The researchers worked on the principle that aggregated and dispersed nanoparticles have different optical properties that make the solutions take on different colors. This means that the results of their tests can be displayed in minutes, and recorded qualitatively by the naked eye and quantitatively by a standard spectrometer.
Schematic diagram showing the conversion of PNA to a PNA–DNA complex (top) and photographs (bottom) of gold nanoparticle solutions with the addition of a PNA–DNA complex (left) and PNA (right).
The tendency of nanoparticles to aggregate in solution has been considered a drawback, and in previous approaches to use them for sensing, DNA strands were directly attached to the particles’ surfaces to prevent them clumping together. Kanjanawarut and Su turned the tables to take advantage of the natural propensity to aggregate as inspiration for their assays. Compared with the earlier nanoparticle- and chip-based DNA assays, the new method is cost-effective as it involves no time-consuming surface modifications, particle bioconjugation, biohazardous labeling or tedious assay procedures, explains Su.
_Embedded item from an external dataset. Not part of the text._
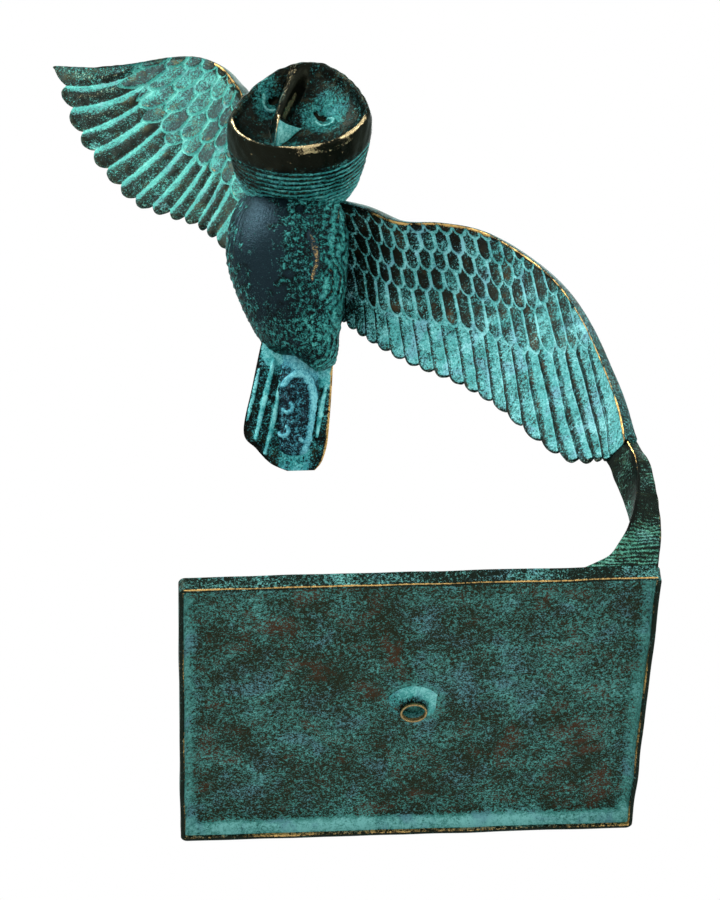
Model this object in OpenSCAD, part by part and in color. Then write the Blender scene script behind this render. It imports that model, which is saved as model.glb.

The researchers used gold and silver nanoparticles that have a coating of negatively charged molecules. These charges repel one another, preventing the nanoparticles from aggregating in solution. They then added peptide nucleic acid (PNA) probes to the solution, which bound to the negative surfaces, shielding the charge and allowing the nanoparticles to agglomerate. The solution with gold nanoparticles changed from bright red to dark purple.
The PNA can be tailored to bind selectively to whichever DNA strand is the target for detection. After adding the target DNA strand to the solution, it bound to the PNA, making a PNA–DNA complex. The solution remained bright red, clearly different from the aggregated dark purple solution (Fig. 1). Even one mismatched DNA base compared to the target strand could be detected.
The color difference results from the formation of the PNA–DNA complex on the nanoparticle surface, which is negatively charged due to the negative charge born by the DNA chains; this makes the nanoparticles repel one another and thus take longer to aggregate.
Su hopes that their approach can be used to measure specific DNA sequences for diagnosis or fundamental research. “The sequence involved in this study, for example, is from a human gene. Single-base-mismatch detection in this gene is associated with, and thus markers for, autoimmune diseases such as psoriasis,” she says.